There is one last point worth addressing before we come to the end of this guide, and that is this. The word CV is not exclusive to the UK and EU; in the US, you may sometimes see a recruiter or professional make reference to a CV as well.

However, in the US, a CV refers to an academic resume which is typically a lot longer and more detailed than a traditional resume. In fact, it can be upwards of three pages in length.

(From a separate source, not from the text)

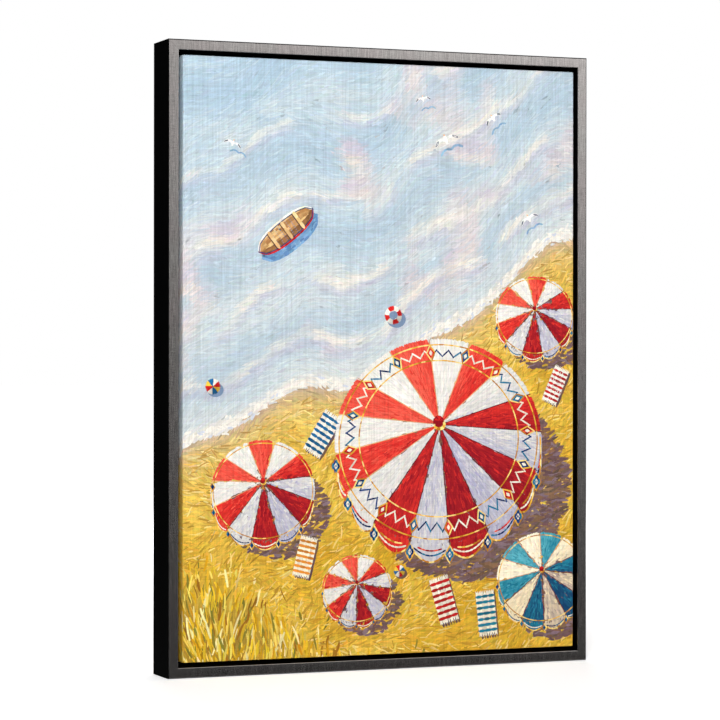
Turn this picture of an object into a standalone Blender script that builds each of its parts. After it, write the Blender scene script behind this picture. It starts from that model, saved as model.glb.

An academic CV of this nature will typically include information about a candidate’s studies, achievements, research papers, awards and any work they’ve have published. It might also detail any teaching experience they have had, as well as any grants, fellowships or funding they have been granted in the past.

 

Conclusion

As you can see from the breakdowns above, there are a lot of similarities between a CV and a resume, but it’s always helpful to understand the smaller differences too. Although the basic contents are the same, resumes tend to be shorter; therefore, they require less information than a CV.

Not only this, but resumes can be a bit more fun in terms of design, whereas CVs tend to stick to more traditional formats and layouts.

Though most people will be referring to the same thing when they say CV or resume, it’s always helpful to understand the differences, and the overall purpose of these documents.

Understanding the different formats and content can also be very useful for professionals that plan to relocate or work abroad, helping to create a document that reflects the local standards.